Ryanair's brace position for a hard Brexit
- Published
"Modest" - not a word you would normally associate with Michael O'Leary of Ryanair. But that's how the chief executive describes his results for April to June, as growth of the airline climbed, albeit slowly.
The guidance is for revenue and profits to keep gaining altitude, with 10% more passengers this year, reaching 117 million over the full year to March 2017. That's eased from 18% passenger growth last year, and it continues to moderate to between 4% and 8% forecast growth over the next eight years.
With weakening demand, O'Leary's going after fare cuts of 8% in the first half of the year, rising to 10% over next winter. Lower fuel costs saving him 200m Euros, he can afford to pass that on.
He's making less on insurance and car hire, but more on priority boarding. Next innovation is Ryanair Rooms, due for launch in October, in an attempt to take on the hotel booking sites and AirBnB.
Pivoting away
In other news, Ireland's chief cheeky chappie is as reassuringly combative as ever. Norway has slapped a tax on passengers, so he's closing Oslo as a base and withdrawing half of the country's flights. French air traffic controllers keep striking, so he's wanting compensation, and other countries' controllers to handle overflights.
If that's to be NATS, the British air traffic controllers, he's warning it to sort out staffing problems which Ryanair claims are hurting its reputation for online arrivals. That's down from 93% to 87%, due to bad weather and problems with Stansted traffic control.
Moreover, the British electorate didn't agree with him on Brexit, so he's "pivoting" away from investment in further services for Britain. Unspecified routes to and from Stansted are to have services cut back, though not ended - yet.
It's not that the effect on aviation of the UK leaving the European Union are yet clear. But they could add to his costs, and he has other bits of Europe in which expansion can be more rewarding - Germany, for one.
Ryanair has third biggest market share in Europe's most populous country, as it does in France. In Italy, Poland, Ireland and Belgium, it's in number one position, with more than a quarter of passengers. It's also in Spain's top spot, with 18%.
Such is Ryanair's flexible business model - putting capacity in and pulling it out with much the same rapid-fire turnaround times as one of its Boeing 737s.
Operating from 84 bases and 200 airports in 33 countries, the UK's constitutional haggling may look like it could be ignored, while the airline gets on with what's happening in the rest of the continent.
But along with terrorism in the news, bad weather and air traffic strikes, Brexit is seen as "very negative". It clearly weighs on the airline's thinking, with uncharacteristically "cautious guidance and great uncertainty" about economic growth and the outcome of aviation co-operation.
France unsettled
I've just returned from France on a Ryanair flight. This was for leisure purposes rather than work, and so I can't say that I've been talking to all the people in the know or getting a feel for the disaffected youth of the suburbs.
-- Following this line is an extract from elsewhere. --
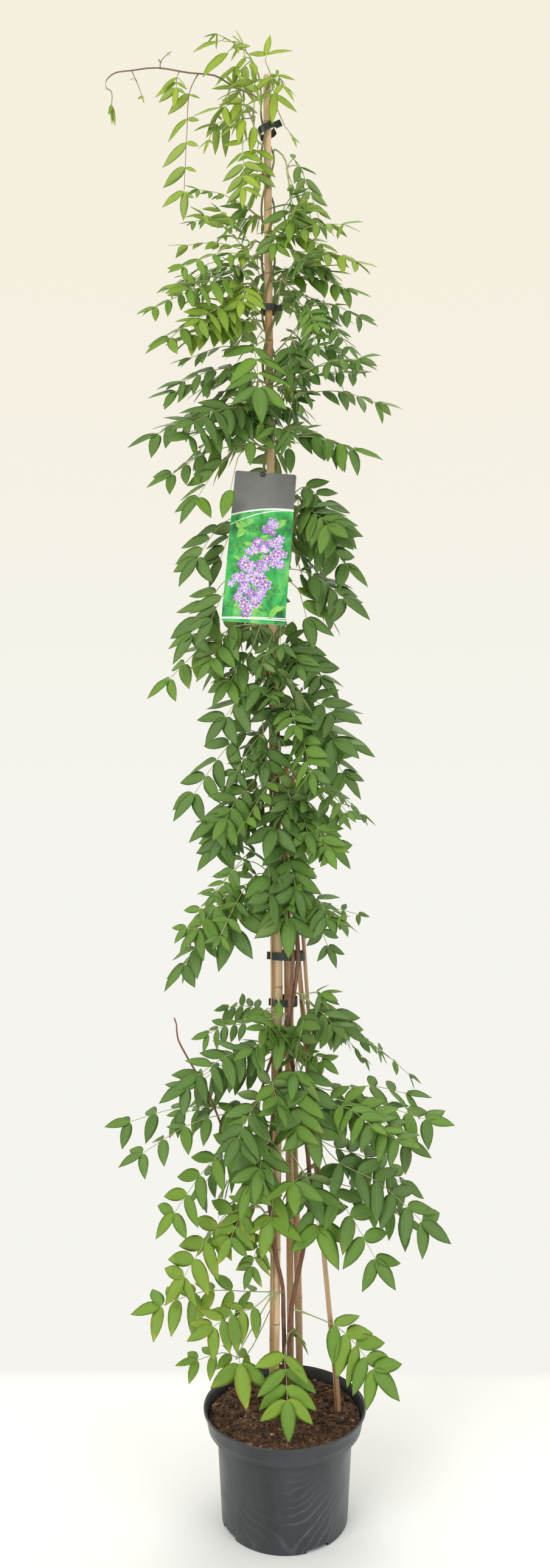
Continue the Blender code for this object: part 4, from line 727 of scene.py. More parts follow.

But anecdotally, I found a France that is unsettled by the British referendum outcome, just as those who know it well say it is uneasy about other pressures for change.
The vote was a repudiation of far more than a French national interest, to maintain and deepen the European Union: it was a rejection of part of the French identity.
And given the nature of the campaign, which was more closely watched than British voters might think, the rhetoric from Britain did nothing to enhance the chances of a friendly negotiation. If Britain's going, the French want it out of the EU quickly, and are not up for doing it any favours.
One French politician I met had just heard of Boris Johnson's appointment as Foreign Secretary.
"C'est une provocation," she said, indignantly. She knows quite a few French people who live and work in London. They feel unwelcome, and want to leave.
If this Brexit uncertainty can be reduced, the French can then get on with the unsettling agenda of tackling home-grown terror, of a presidential election which pits far right chauvinism against pressure on the left for a significant retreat from the French social model of secure work and a shorter working week.
The pressure to become more Anglo-Saxon, at least economically, is growing, and not just from those perfidious Angles and Saxons of the UK and USA.